Let’s call it the Match Game: match the expression of gratitude to the effort made in giving the gift.

My friend liked the idea. She calmed down, and laughed at herself: her life was so good that this was what she had to get upset about. “But it’s still important, isn’t it, Byron?”

Yes, it is. Let’s put that brick back in the wall.

  • BGT

 

 


21 thoughts on “The Match Game

  1. Good Lord! Exactly the issue I struggle with at the very moment. I wholeheartedly agree that a “Thank You” should match the effort that was made by the other person. Some people believe it’s simply about exchanging exact same amounts of goods or money and believe it to be an overly materialistic way of thinking but I don’t think that’s the point. It’s rather about acknowledging the other person and ensuring that they feel seen and valued for their effort. Perhaps it could be described as “energy” flowing back and forth between people?
    Thank you for bringing this up!

  2. And match the paper on which the note is written with that of the envelope. A mistake I have been recently guilty of (n’est ce pas?), as I was unaware I had ran out of paper, but wanted to avoid any delay.

  3. Sitting down today to write a condolence note. Thank-you’s, births, deaths, all major life events must continue to be acknowledged. Even elephants have etiquette. These sorts of notes, and polite responses, are more real than any social media/V-R platform.

  4. I will always remember my grandmother’s wise words. Kindness is at the heart of good manners. Not acknowledging a gift is unkind. Social norms change over time, but showing gratitude will always be part of good manners.

  5. I agree completely with your friend, Byron. At 67 now, I’ve bridged the time when we all wrote letters (or typed as my Harvard educated grandfather preferred) to emails and our brave new world. I keep a stock of small notecards with my initials on the front that I can use as a thank you for a dinner party or a condolence card in the sad event of someone passing. I’m not sure anyone I ever send these to really cares for this form of communication over email but I live in Idaho so… ;o)

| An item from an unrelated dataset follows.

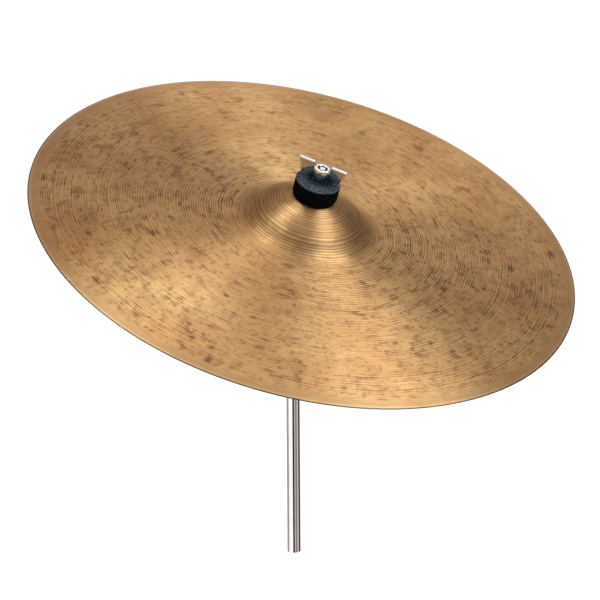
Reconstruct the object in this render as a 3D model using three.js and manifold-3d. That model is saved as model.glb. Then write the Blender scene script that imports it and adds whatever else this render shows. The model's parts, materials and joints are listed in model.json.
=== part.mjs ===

  6. Thank you for this, Byron. A thank you note received in one’s mailbox delights the soul and causes one to want to continue encouraging others. An empty mailbox, however, is disheartening. I shall continue modeling a mannerly lifestyle of generosity, kindness, and courtesy despite lack of reciprocation in the hopes that somewhere someone will notice and pick up the torch, or as you say, the brick. I know you and your readers realize that, in the grand scheme of things, this is not a big deal, but it sort of is. “Nobility is a graceful ornament to the civil order.” – Edmund Burke

  7. Your friend is right. Long gone are the days of anyone using personal stationery, sadly. From the time I was young, when I received any sort of gift, I was sat down to craft a thank you note, or a phone call was made. It became second nature. I am now 51 and refuse to give in to thanking people by way of text or email. It’s terribly impersonal and lazy. There is nothing so nice as a handwritten card for any occasion, or a thank you note.

  8. Thank you. More and more often, I feel as though I am from another planet as I wade through what passes for society in 2018. Thoughtlessness, vulgarity, and crass behavior of all types are the new norm.

  9. Manners and courtesy are a direct reflection of the care and consideration one has for other people. Be they family, someone you work with or complete strangers such as a shop assistant or flight attendant in an aeroplane. Manners have nothing at all to do with money, so-called class or which side of the pond one is from. They can be expressed without even sharing a common language between people. Sadly, they are eroding, and the contributors to this page need to simply, and in a dignified way, exercise their own good manners, until the end. Every now and then you will be refreshed when you meet someone like yourself . My motto is: Do not accept anything you cannot accept. Do your part to change it for the better. You’ll feel better however small your contribution might seem.

    1. “Do not accept anything you cannot accept.” Great motto. Thank you, David. Hope you’re well. Let’s have coffee when you’re back in town. – BGT

      1. Hello Byron, will do. I’ll be back in October. I am presently in Buenos Aires and drinking an espresso having just eaten a divine, but rather massive Argentine steak. I think that the Gaucho belt I am thinking of buying will need to be a size larger. Regards, David.

    2. Well put, David. Thanks for the pep talk. Also, thank you, Byron, for broaching this subject in the first place. To discover like-minded people here has been most refreshing.